⚙️ Philosophy · Relations

Hanlon's Razor

"Never attribute to malice that which is adequately explained by stupidity"
📅 1980 👤 로버트 J. 한론 📖 愚

Origin

Appeared in 1980 in "Murphy's Law Book Two" (ed. Arthur Bloch) — submitted anonymously by Robert J. Hanlon of Pennsylvania. The spirit is older: Goethe's 1774 "Sorrows of Young Werther", Heinlein's 1955 "Logic of Empire". Hanlon compressed the intuition into one sentence.

Meaning

A coworker doesn't reply, a friend doesn't call, a politician makes a strange decision — we instinctively assume malice. But statistically, most actions stem from forgetfulness, busyness, or ignorance. Assuming malice damages relationships and wears down the heart. Hanlon proposes a kinder first hypothesis.

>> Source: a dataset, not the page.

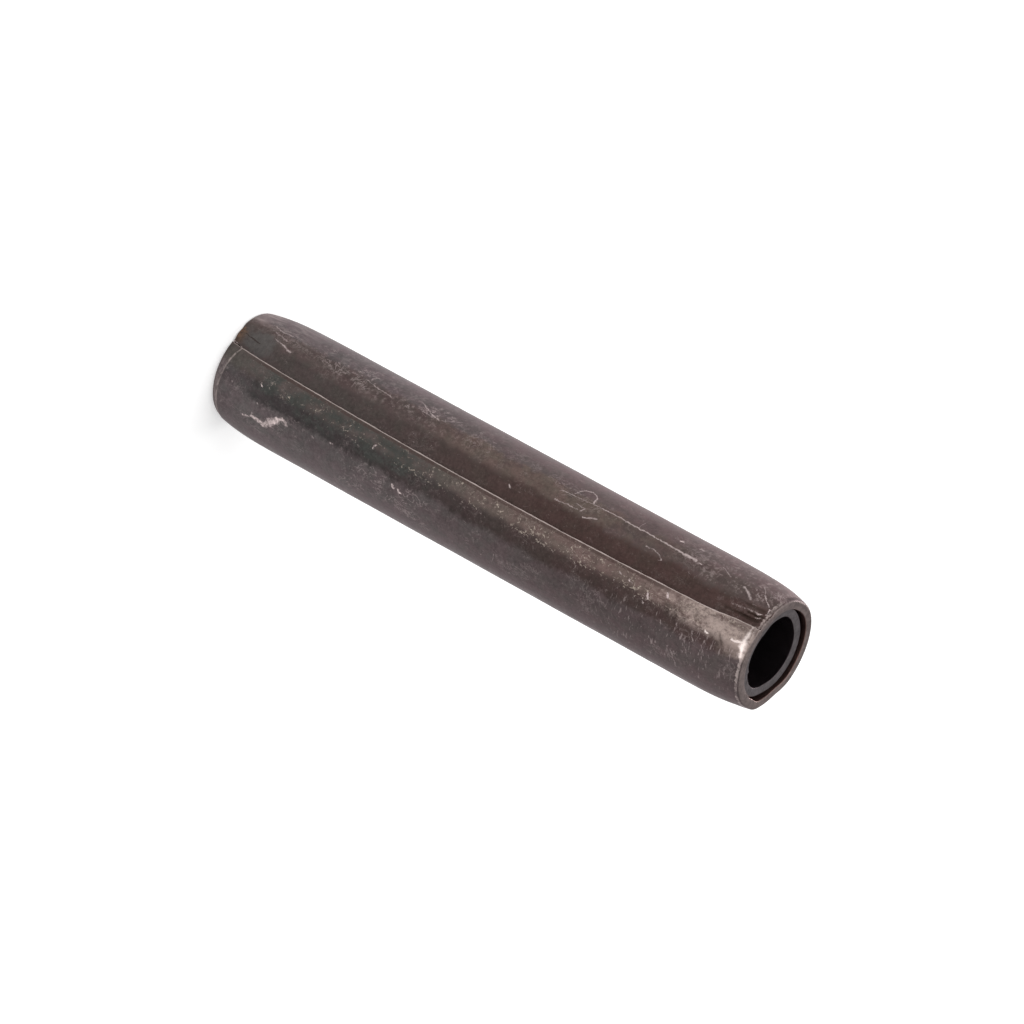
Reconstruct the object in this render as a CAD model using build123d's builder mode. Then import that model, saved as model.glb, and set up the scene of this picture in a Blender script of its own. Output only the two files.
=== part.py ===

Lesson — Meeting Eastern Classics

Analects 1.16: "Do not worry that others do not know you; worry that you do not know others." Confucius taught Hanlon 2,500 years earlier. The one who assumes ignorance ends up knowing better.

Essence in One Hanja

"愚" combines monkey (禺) with heart (心) — originally the impulsive mind of a monkey, foolishness. Hanlon asks us to place 愚 as the first explanation — it is both kinder and more accurate.